→ **Task directions**
Find each line that has the string "axes" and give the total, with nothing else.

→ **Parts and joints as JSON**

START

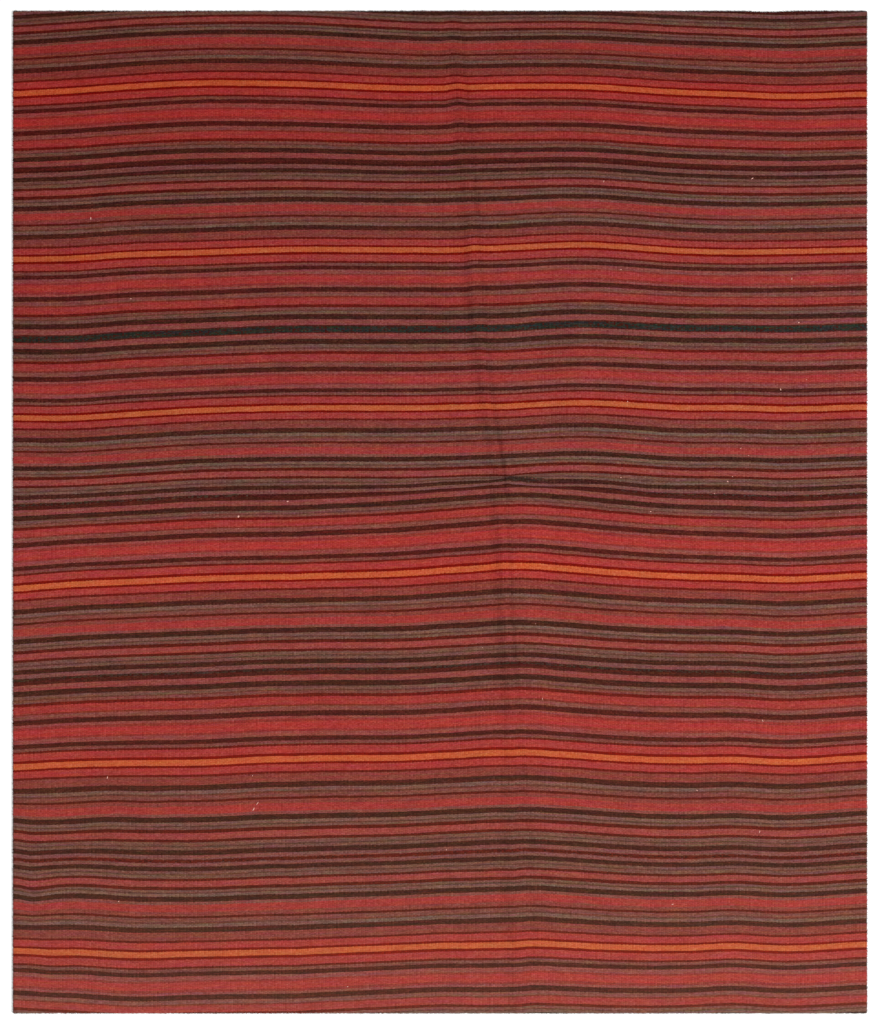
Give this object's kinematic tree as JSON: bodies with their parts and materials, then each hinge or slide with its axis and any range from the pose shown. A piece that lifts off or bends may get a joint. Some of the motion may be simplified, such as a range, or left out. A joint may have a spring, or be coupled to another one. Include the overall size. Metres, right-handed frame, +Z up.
{
  "type": "turkish kilim",
  "caption": "Flat-woven striped wool rug, a plain rectangle of cloth lying flat, with a soft storage fold along its length and a small pucker.",
  "frame": {"origin": "middle of the underside, on the floor that the cloth lies on", "axes": "+X along the stripes to the right of the picture, +Y along the cloth's length to the top of the picture, +Z up from the floor"},
  "size_m": [1.753, 2.057, 0.0088],
  "materials": {
    "striped_wool": "dull hand-spun wool, weft-faced flat weave in soft madder reds, rose, orange, fawn and dark brown stripes"
  },
  "bodies": {
    "root": {"kilim_cloth": "striped_wool"}
  },
  "joints": []
}
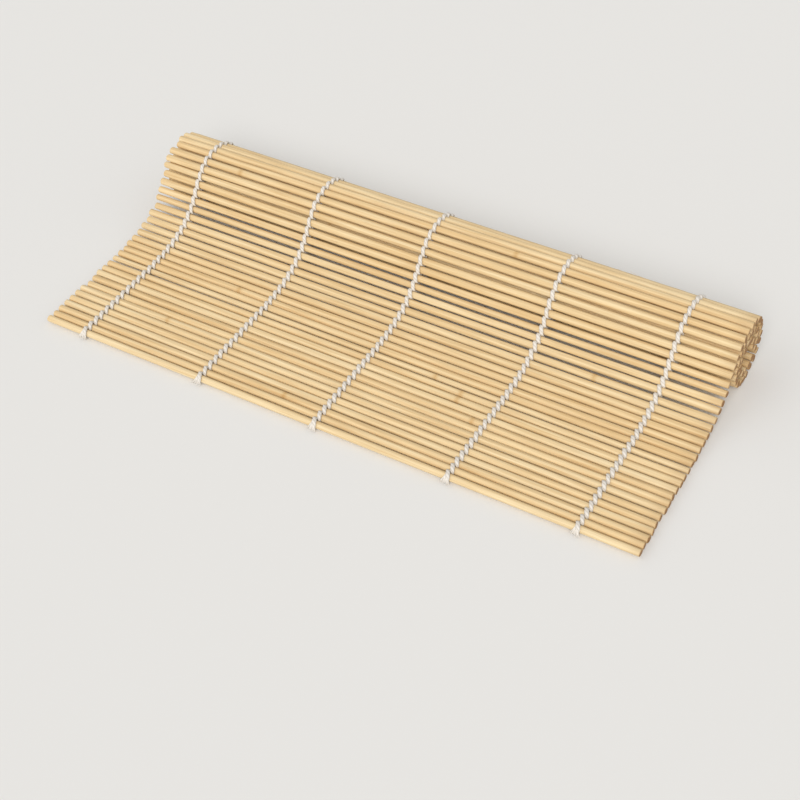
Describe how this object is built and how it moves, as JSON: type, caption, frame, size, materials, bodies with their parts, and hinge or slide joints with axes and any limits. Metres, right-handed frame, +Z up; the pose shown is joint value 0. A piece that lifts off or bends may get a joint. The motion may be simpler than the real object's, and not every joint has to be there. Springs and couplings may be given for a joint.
{
  "type": "sushi rolling mat",
  "caption": "Sushi rolling mat of thin round bamboo sticks bound by twined cotton cords, lying with its front part flat and its back part rolled up.",
  "frame": {"origin": "on the table under the middle of the mat as it lies partly rolled", "axes": "+X along the sticks to the right end in the picture, +Y from the flat front edge to the roll, +Z up"},
  "size_m": [0.24, 0.1069, 0.0278],
  "materials": {
    "bamboo": "satin",
    "cotton_cord": "matte"
  },
  "bodies": {
    "front_1": {"sticks_front_1": "bamboo", "cords_front_1": "cotton_cord"},
    "front_2": {"sticks_front_2": "bamboo", "cords_front_2": "cotton_cord"},
    "front_3": {"sticks_front_3": "bamboo", "cords_front_3": "cotton_cord"},
    "base": {"sticks_base": "bamboo", "cords_base": "cotton_cord"},
    "rise_1": {"sticks_rise_1": "bamboo", "cords_rise_1": "cotton_cord"},
    "rise_2": {"sticks_rise_2": "bamboo", "cords_rise_2": "cotton_cord"},
    "rise_3": {"sticks_rise_3": "bamboo", "cords_rise_3": "cotton_cord"},
    "rise_4": {"sticks_rise_4": "bamboo", "cords_rise_4": "cotton_cord"},
    "rise_5": {"sticks_rise_5": "bamboo", "cords_rise_5": "cotton_cord"},
    "roll_01": {"sticks_roll_01": "bamboo", "cords_roll_01": "cotton_cord"},
    "roll_02": {"sticks_roll_02": "bamboo", "cords_roll_02": "cotton_cord"},
    "roll_03": {"sticks_roll_03": "bamboo", "cords_roll_03": "cotton_cord"},
    "roll_04": {"sticks_roll_04": "bamboo", "cords_roll_04": "cotton_cord"},
    "roll_05": {"sticks_roll_05": "bamboo", "cords_roll_05": "cotton_cord"},
    "roll_06": {"sticks_roll_06": "bamboo", "cords_roll_06": "cotton_cord"},
    "roll_07": {"sticks_roll_07": "bamboo", "cords_roll_07": "cotton_cord"},
    "roll_08": {"sticks_roll_08": "bamboo", "cords_roll_08": "cotton_cord"},
    "roll_09": {"sticks_roll_09": "bamboo", "cords_roll_09": "cotton_cord"},
    "roll_10": {"sticks_roll_10": "bamboo", "cords_roll_10": "cotton_cord"},
    "roll_11": {"sticks_roll_11": "bamboo", "cords_roll_11": "cotton_cord"},
    "roll_12": {"sticks_roll_12": "bamboo", "cords_roll_12": "cotton_cord"},
    "roll_13": {"sticks_roll_13": "bamboo", "cords_roll_13": "cotton_cord"},
    "roll_14": {"sticks_roll_14": "bamboo", "cords_roll_14": "cotton_cord"},
    "roll_15": {"sticks_roll_15": "bamboo", "cords_roll_15": "cotton_cord"},
    "roll_16": {"sticks_roll_16": "bamboo", "cords_roll_16": "cotton_cord"},
    "roll_17": {"sticks_roll_17": "bamboo", "cords_roll_17": "cotton_cord"},
    "roll_18": {"sticks_roll_18": "bamboo", "cords_roll_18": "cotton_cord"},
    "roll_19": {"sticks_roll_19": "bamboo", "cords_roll_19": "cotton_cord"},
    "roll_20": {"sticks_roll_20": "bamboo", "cords_roll_20": "cotton_cord"},
    "roll_21": {"sticks_roll_21": "bamboo", "cords_roll_21": "cotton_cord"}
  },
  "joints": [
    {"name": "front_curl", "type": "hinge", "parent": "base", "child": "front_3", "pos_m": [0, -0.02191, 0.0018], "axis": [-1, 0, 0], "range_deg": [0, 24]},
    {"name": "bend_front_2", "type": "hinge", "parent": "front_3", "child": "front_2", "pos_m": [0, -0.03175, 0.0018], "axis": [-1, 0, 0], "range_deg": [0, 24]},
    {"name": "bend_front_1", "type": "hinge", "parent": "front_2", "child": "front_1", "pos_m": [0, -0.04159, 0.0018], "axis": [-1, 0, 0], "range_deg": [0, 24]},
    {"name": "bend_rise_1", "type": "hinge", "parent": "base", "child": "rise_1", "pos_m": [0, -0.00879, 0.00182], "axis": [1, 0, 0], "range_deg": [-3.41, 0]},
    {"name": "bend_rise_2", "type": "hinge", "parent": "rise_1", "child": "rise_2", "pos_m": [0, 0.00103, 0.00242], "axis": [1, 0, 0], "range_deg": [-9.78, 0]},
    {"name": "bend_rise_3", "type": "hinge", "parent": "rise_2", "child": "rise_3", "pos_m": [0, 0.01059, 0.00468], "axis": [1, 0, 0], "range_deg": [-16.31, 0]},
    {"name": "lay_down", "type": "hinge", "parent": "rise_3", "child": "rise_4", "pos_m": [0, 0.01911, 0.00952], "axis": [1, 0, 0], "range_deg": [-19.81, 0]},
    {"name": "bend_rise_5", "type": "hinge", "parent": "rise_4", "child": "rise_5", "pos_m": [0, 0.0255, 0.01697], "axis": [1, 0, 0], "range_deg": [0, 1.83]},
    {"name": "unroll", "type": "hinge", "parent": "rise_5", "child": "roll_01", "pos_m": [0, 0.03209, 0.02419], "axis": [1, 0, 0], "range_deg": [0, 30.25]},
    {"name": "bend_roll_02", "type": "hinge", "parent": "roll_01", "child": "roll_02", "pos_m": [0, 0.03831, 0.02612], "axis": [1, 0, 0], "range_deg": [0, 28.56]},
    {"name": "bend_roll_03", "type": "hinge", "parent": "roll_02", "child": "roll_03", "pos_m": [0, 0.04469, 0.02485], "axis": [1, 0, 0], "range_deg": [0, 29.21]},
    {"name": "bend_roll_04", "type": "hinge", "parent": "roll_03", "child": "roll_04", "pos_m": [0, 0.04964, 0.02063], "axis": [1, 0, 0], "range_deg": [0, 29.9]},
    {"name": "bend_roll_05", "type": "hinge", "parent": "roll_04", "child": "roll_05", "pos_m": [0, 0.05183, 0.01451], "axis": [1, 0, 0], "range_deg": [0, 30.65]},
    {"name": "bend_roll_06", "type": "hinge", "parent": "roll_05", "child": "roll_06", "pos_m": [0, 0.05059, 0.00813], "axis": [1, 0, 0], "range_deg": [0, 31.45]},
    {"name": "bend_roll_07", "type": "hinge", "parent": "roll_06", "child": "roll_07", "pos_m": [0, 0.0462, 0.00334], "axis": [1, 0, 0], "range_deg": [0, 32.32]},
    {"name": "bend_roll_08", "type": "hinge", "parent": "roll_07", "child": "roll_08", "pos_m": [0, 0.03994, 0.00163], "axis": [1, 0, 0], "range_deg": [0, 33.27]},
    {"name": "bend_roll_09", "type": "hinge", "parent": "roll_08", "child": "roll_09", "pos_m": [0, 0.03377, 0.00364], "axis": [1, 0, 0], "range_deg": [0, 34.31]},
    {"name": "bend_roll_10", "type": "hinge", "parent": "roll_09", "child": "roll_10", "pos_m": [0, 0.02981, 0.00877], "axis": [1, 0, 0], "range_deg": [0, 35.45]},
    {"name": "bend_roll_11", "type": "hinge", "parent": "roll_10", "child": "roll_11", "pos_m": [0, 0.02956, 0.01525], "axis": [1, 0, 0], "range_deg": [0, 36.71]},
    {"name": "bend_roll_12", "type": "hinge", "parent": "roll_11", "child": "roll_12", "pos_m": [0, 0.03323, 0.02058], "axis": [1, 0, 0], "range_deg": [0, 38.11]},
    {"name": "bend_roll_13", "type": "hinge", "parent": "roll_12", "child": "roll_13", "pos_m": [0, 0.0394, 0.02252], "axis": [1, 0, 0], "range_deg": [0, 39.69]},
    {"name": "bend_roll_14", "type": "hinge", "parent": "roll_13", "child": "roll_14", "pos_m": [0, 0.04537, 0.02007], "axis": [1, 0, 0], "range_deg": [0, 41.47]},
    {"name": "bend_roll_15", "type": "hinge", "parent": "roll_14", "child": "roll_15", "pos_m": [0, 0.04822, 0.01428], "axis": [1, 0, 0], "range_deg": [0, 43.53]},
    {"name": "bend_roll_16", "type": "hinge", "parent": "roll_15", "child": "roll_16", "pos_m": [0, 0.04631, 0.00814], "axis": [1, 0, 0], "range_deg": [0, 45.91]},
    {"name": "bend_roll_17", "type": "hinge", "parent": "roll_16", "child": "roll_17", "pos_m": [0, 0.04058, 0.00524], "axis": [1, 0, 0], "range_deg": [0, 48.74]},
    {"name": "bend_roll_18", "type": "hinge", "parent": "roll_17", "child": "roll_18", "pos_m": [0, 0.03464, 0.00764], "axis": [1, 0, 0], "range_deg": [0, 52.15]},
    {"name": "bend_roll_19", "type": "hinge", "parent": "roll_18", "child": "roll_19", "pos_m": [0, 0.03289, 0.01377], "axis": [1, 0, 0], "range_deg": [0, 56.4]},
    {"name": "bend_roll_20", "type": "hinge", "parent": "roll_19", "child": "roll_20", "pos_m": [0, 0.03701, 0.01859], "axis": [1, 0, 0], "range_deg": [0, 61.86]},
    {"name": "bend_roll_21", "type": "hinge", "parent": "roll_20", "child": "roll_21", "pos_m": [0, 0.04316, 0.01725], "axis": [1, 0, 0], "range_deg": [0, 69.26]}
  ],
  "couplings": [
    {"joint": "bend_front_2", "follows": "front_curl", "ratio": 1},
    {"joint": "bend_front_1", "follows": "front_curl", "ratio": 1},
    {"joint": "bend_rise_1", "follows": "lay_down", "ratio": 0.17226},
    {"joint": "bend_rise_2", "follows": "lay_down", "ratio": 0.4939},
    {"joint": "bend_rise_3", "follows": "lay_down", "ratio": 0.82317},
    {"joint": "bend_rise_5", "follows": "lay_down", "ratio": -0.09249},
    {"joint": "bend_roll_02", "follows": "unroll", "ratio": 0.94389},
    {"joint": "bend_roll_03", "follows": "unroll", "ratio": 0.96532},
    {"joint": "bend_roll_04", "follows": "unroll", "ratio": 0.98827},
    {"joint": "bend_roll_05", "follows": "unroll", "ratio": 1.0129},
    {"joint": "bend_roll_06", "follows": "unroll", "ratio": 1.0395},
    {"joint": "bend_roll_07", "follows": "unroll", "ratio": 1.0683},
    {"joint": "bend_roll_08", "follows": "unroll", "ratio": 1.0997},
    {"joint": "bend_roll_09", "follows": "unroll", "ratio": 1.1339},
    {"joint": "bend_roll_10", "follows": "unroll", "ratio": 1.1716},
    {"joint": "bend_roll_11", "follows": "unroll", "ratio": 1.2132},
    {"joint": "bend_roll_12", "follows": "unroll", "ratio": 1.2596},
    {"joint": "bend_roll_13", "follows": "unroll", "ratio": 1.3117},
    {"joint": "bend_roll_14", "follows": "unroll", "ratio": 1.3708},
    {"joint": "bend_roll_15", "follows": "unroll", "ratio": 1.4386},
    {"joint": "bend_roll_16", "follows": "unroll", "ratio": 1.5175},
    {"joint": "bend_roll_17", "follows": "unroll", "ratio": 1.6109},
    {"joint": "bend_roll_18", "follows": "unroll", "ratio": 1.7238},
    {"joint": "bend_roll_19", "follows": "unroll", "ratio": 1.864},
    {"joint": "bend_roll_20", "follows": "unroll", "ratio": 2.0445},
    {"joint": "bend_roll_21", "follows": "unroll", "ratio": 2.2892}
  ]
}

END

→ **Result of the exercise**
3